--- BEGIN DATA TO USE ---
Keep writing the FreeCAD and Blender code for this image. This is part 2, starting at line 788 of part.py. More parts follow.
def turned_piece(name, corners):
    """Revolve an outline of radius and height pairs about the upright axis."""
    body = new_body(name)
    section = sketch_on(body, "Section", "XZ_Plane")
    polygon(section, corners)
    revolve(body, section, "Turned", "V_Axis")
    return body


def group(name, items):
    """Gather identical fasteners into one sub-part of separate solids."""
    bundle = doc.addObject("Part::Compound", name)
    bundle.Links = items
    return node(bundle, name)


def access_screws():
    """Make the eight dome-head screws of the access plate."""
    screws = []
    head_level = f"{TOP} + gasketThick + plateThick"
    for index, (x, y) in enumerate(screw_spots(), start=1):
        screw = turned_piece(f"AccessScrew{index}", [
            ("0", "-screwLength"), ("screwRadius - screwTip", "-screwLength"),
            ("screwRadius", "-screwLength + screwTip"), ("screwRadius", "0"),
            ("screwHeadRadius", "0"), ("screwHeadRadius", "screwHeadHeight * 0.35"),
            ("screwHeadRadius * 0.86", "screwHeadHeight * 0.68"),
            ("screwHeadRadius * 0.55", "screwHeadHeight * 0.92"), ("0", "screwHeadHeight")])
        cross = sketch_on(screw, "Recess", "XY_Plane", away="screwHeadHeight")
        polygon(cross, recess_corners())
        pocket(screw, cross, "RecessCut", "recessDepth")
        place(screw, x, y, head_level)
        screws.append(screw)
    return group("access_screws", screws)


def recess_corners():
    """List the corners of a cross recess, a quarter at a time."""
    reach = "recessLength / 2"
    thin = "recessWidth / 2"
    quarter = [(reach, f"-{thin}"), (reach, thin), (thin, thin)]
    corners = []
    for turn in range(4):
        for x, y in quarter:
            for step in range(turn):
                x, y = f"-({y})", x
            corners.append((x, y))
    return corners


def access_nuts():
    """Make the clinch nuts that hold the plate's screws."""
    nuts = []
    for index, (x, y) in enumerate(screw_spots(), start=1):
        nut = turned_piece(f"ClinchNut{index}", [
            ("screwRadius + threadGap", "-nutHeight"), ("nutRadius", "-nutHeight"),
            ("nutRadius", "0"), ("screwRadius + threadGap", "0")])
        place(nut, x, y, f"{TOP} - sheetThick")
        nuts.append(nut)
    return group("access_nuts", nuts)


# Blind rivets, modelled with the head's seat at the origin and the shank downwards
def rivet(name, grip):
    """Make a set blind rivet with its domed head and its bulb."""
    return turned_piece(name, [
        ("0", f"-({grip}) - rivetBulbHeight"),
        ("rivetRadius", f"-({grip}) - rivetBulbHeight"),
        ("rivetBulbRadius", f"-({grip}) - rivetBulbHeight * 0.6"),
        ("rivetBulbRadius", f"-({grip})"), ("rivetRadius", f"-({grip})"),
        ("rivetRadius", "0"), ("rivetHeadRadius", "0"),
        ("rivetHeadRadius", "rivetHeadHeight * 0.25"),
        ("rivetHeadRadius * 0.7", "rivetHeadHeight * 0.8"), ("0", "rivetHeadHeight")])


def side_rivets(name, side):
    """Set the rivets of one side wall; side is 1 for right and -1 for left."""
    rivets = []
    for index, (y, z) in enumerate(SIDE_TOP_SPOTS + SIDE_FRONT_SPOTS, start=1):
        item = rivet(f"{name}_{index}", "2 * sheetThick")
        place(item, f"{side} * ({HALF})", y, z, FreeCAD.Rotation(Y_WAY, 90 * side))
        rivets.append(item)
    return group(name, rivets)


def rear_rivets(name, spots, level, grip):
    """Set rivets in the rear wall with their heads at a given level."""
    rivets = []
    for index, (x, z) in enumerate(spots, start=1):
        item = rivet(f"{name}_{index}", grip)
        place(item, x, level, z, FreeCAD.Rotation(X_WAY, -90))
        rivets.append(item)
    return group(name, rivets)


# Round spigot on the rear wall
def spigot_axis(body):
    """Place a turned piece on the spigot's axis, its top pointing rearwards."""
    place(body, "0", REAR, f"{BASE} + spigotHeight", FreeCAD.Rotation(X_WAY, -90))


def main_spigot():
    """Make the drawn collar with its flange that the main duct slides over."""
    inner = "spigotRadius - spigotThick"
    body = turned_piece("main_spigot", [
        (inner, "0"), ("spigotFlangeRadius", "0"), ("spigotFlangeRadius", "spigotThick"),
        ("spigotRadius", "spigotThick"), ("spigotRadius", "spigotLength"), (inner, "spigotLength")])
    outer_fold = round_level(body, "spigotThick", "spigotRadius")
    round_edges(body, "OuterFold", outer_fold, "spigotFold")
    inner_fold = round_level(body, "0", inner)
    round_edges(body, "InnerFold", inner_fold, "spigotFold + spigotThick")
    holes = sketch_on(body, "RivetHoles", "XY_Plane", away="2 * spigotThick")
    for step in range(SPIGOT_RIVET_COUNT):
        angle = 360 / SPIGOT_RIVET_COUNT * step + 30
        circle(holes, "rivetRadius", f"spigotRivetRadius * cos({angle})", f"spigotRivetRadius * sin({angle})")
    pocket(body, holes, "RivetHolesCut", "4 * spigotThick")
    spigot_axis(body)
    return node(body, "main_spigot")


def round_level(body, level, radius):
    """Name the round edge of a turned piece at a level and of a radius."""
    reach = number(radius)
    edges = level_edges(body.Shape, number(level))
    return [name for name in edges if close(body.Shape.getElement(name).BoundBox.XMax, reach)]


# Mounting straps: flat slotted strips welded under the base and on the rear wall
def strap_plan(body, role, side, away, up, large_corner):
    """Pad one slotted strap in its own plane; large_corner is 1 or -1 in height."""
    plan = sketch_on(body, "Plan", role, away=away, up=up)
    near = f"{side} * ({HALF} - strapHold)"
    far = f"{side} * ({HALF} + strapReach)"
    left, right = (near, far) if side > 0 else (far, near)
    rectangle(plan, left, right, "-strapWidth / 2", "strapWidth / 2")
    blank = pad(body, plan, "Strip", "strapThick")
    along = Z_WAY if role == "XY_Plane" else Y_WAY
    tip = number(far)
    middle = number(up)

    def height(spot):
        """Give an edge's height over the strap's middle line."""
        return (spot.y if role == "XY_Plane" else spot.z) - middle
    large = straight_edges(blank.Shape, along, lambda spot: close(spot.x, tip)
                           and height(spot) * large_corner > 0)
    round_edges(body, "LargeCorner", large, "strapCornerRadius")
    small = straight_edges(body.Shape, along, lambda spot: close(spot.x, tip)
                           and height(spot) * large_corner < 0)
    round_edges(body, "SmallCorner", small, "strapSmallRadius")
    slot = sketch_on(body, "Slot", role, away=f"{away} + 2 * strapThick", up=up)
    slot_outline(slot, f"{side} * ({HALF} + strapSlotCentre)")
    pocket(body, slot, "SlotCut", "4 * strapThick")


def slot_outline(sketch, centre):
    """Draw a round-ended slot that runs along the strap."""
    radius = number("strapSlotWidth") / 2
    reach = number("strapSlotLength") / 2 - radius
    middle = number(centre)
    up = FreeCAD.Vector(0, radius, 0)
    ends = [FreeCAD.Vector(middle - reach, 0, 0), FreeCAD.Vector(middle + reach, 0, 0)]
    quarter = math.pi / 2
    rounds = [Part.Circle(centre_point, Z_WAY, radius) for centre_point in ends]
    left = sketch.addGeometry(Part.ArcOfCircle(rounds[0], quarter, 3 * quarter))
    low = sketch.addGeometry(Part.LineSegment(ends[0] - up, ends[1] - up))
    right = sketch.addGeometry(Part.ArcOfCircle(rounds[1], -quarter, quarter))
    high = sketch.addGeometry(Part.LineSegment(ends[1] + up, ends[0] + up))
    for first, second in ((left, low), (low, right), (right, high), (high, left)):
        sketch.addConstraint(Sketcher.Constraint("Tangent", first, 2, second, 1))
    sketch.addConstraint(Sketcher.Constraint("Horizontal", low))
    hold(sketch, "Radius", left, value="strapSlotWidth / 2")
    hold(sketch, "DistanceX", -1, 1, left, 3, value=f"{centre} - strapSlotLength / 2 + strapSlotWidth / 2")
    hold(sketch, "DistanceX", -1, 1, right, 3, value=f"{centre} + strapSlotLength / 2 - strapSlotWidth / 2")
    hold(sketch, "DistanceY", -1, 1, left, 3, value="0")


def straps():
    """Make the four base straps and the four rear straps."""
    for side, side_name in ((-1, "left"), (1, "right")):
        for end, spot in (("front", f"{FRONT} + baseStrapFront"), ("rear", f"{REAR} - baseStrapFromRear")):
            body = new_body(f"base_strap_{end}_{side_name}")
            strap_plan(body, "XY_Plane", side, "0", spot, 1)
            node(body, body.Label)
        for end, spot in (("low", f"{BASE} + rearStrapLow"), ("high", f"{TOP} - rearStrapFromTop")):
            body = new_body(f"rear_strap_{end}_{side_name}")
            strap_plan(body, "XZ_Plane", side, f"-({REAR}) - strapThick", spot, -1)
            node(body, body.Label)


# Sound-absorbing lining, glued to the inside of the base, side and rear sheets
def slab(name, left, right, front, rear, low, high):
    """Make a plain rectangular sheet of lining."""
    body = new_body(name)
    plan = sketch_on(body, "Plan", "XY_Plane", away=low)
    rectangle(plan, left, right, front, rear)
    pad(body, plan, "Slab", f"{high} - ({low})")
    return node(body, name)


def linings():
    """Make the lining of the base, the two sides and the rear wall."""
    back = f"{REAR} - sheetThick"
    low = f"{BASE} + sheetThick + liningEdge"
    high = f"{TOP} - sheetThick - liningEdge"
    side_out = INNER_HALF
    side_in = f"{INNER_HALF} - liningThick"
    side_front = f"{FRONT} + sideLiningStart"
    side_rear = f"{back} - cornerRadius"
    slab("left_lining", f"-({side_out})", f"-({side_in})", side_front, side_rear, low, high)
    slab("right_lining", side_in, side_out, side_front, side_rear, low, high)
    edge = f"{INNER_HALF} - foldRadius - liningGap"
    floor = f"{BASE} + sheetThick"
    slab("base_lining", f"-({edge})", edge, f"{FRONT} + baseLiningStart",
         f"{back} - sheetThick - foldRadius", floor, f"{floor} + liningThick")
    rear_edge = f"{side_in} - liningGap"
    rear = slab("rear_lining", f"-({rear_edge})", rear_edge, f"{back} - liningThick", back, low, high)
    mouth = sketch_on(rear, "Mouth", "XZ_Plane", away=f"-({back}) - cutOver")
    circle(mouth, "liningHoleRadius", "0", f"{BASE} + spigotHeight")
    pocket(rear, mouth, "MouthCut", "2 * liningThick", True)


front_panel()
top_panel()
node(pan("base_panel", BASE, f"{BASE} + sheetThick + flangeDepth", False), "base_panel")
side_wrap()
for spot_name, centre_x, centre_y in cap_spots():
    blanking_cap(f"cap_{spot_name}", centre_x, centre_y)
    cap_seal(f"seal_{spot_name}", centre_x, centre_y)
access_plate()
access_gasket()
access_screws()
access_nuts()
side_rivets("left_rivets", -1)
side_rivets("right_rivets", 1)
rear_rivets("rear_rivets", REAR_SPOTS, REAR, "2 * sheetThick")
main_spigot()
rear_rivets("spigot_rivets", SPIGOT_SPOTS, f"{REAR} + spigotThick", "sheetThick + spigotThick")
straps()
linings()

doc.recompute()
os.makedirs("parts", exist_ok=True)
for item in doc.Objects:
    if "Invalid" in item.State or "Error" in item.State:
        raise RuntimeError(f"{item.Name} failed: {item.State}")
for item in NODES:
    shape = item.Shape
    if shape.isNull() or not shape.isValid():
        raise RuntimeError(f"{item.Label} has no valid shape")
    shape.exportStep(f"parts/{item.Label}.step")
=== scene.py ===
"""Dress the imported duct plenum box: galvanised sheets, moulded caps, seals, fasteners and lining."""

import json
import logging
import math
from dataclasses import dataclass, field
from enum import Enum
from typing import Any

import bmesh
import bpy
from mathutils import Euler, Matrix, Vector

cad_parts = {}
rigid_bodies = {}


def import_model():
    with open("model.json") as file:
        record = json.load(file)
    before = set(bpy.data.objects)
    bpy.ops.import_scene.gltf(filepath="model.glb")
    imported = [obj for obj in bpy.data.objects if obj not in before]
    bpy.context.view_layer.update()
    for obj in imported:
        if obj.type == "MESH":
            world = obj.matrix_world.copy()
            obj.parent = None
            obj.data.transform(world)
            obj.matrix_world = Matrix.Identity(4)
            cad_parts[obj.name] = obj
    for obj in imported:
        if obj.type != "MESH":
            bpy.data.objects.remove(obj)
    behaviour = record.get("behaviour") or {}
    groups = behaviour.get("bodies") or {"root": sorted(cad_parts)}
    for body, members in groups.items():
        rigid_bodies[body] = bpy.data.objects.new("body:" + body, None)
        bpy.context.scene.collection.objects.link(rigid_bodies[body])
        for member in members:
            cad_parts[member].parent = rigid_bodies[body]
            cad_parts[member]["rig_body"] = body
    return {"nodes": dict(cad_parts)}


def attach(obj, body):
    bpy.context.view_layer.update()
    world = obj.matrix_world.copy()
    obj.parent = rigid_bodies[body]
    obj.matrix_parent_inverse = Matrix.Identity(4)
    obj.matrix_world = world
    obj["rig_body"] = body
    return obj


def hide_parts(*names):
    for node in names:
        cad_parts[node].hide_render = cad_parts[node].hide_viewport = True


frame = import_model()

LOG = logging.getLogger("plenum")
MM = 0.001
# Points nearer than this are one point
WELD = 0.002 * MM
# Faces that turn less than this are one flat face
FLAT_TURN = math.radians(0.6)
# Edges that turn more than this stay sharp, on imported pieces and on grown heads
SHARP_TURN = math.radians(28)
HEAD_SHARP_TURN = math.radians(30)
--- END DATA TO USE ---
--- BEGIN DATA TO USE ---
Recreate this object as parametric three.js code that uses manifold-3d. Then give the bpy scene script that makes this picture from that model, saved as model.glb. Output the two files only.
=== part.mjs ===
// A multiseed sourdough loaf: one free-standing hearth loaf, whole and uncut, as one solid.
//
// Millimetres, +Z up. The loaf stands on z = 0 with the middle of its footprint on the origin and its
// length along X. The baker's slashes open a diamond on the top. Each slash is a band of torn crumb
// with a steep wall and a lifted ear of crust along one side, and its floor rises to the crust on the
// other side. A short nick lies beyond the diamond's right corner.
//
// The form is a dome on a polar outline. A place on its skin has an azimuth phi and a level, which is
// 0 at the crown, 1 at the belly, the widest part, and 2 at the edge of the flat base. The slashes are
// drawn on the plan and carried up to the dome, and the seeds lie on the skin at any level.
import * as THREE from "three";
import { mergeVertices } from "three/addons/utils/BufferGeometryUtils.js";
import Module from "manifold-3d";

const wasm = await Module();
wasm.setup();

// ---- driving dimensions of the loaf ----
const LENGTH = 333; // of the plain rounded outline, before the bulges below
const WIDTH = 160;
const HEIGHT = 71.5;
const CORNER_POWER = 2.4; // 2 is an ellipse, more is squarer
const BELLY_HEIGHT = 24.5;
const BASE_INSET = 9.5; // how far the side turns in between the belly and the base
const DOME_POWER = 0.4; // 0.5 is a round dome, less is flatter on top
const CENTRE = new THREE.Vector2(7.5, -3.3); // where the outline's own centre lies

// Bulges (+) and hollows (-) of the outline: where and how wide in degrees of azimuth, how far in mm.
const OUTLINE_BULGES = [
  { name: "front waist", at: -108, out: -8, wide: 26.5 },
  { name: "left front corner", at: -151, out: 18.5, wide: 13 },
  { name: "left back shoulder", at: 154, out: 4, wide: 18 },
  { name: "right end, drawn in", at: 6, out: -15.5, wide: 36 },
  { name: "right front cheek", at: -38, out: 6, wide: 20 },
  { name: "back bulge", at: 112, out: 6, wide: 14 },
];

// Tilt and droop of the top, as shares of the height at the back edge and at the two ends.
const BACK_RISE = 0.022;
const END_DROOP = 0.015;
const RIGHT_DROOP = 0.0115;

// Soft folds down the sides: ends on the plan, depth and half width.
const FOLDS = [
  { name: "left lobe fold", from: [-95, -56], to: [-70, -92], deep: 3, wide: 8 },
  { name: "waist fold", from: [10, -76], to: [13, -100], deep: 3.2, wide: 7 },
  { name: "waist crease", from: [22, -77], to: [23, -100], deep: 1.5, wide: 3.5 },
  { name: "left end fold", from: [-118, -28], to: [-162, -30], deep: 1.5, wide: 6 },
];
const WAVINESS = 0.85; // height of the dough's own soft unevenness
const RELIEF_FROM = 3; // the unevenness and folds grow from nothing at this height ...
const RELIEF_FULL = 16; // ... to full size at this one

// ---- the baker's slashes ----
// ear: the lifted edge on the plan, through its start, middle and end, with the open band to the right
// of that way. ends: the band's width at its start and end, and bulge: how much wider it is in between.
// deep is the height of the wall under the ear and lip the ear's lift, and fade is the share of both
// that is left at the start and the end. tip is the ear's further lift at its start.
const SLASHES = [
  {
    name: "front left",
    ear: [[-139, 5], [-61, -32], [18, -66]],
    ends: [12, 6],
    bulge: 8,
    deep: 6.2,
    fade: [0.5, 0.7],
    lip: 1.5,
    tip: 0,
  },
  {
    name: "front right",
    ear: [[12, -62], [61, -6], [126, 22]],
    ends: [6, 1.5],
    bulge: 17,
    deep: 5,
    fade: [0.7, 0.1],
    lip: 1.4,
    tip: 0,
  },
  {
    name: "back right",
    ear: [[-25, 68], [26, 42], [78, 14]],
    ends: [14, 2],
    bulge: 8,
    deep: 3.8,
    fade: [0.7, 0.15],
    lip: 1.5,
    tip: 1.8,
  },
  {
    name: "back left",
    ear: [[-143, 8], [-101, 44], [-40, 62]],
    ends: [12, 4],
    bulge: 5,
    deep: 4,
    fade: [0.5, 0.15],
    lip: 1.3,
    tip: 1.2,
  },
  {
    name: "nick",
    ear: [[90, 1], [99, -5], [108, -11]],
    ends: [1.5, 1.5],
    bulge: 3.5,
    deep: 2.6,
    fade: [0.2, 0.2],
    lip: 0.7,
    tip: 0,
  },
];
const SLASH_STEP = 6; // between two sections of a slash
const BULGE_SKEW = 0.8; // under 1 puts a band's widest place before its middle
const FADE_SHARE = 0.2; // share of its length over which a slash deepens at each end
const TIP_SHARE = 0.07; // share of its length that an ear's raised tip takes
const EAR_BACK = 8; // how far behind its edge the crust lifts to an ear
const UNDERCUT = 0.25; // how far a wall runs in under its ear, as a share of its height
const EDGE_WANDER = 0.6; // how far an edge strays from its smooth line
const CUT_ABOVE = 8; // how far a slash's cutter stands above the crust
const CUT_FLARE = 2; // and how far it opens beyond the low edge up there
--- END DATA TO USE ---
■ WHAT THE TASK ASKS: Search the lines for the string "members" and copy every line that has it.

■ CORRECT ANSWER:
    for body, members in groups.items():
        for member in members:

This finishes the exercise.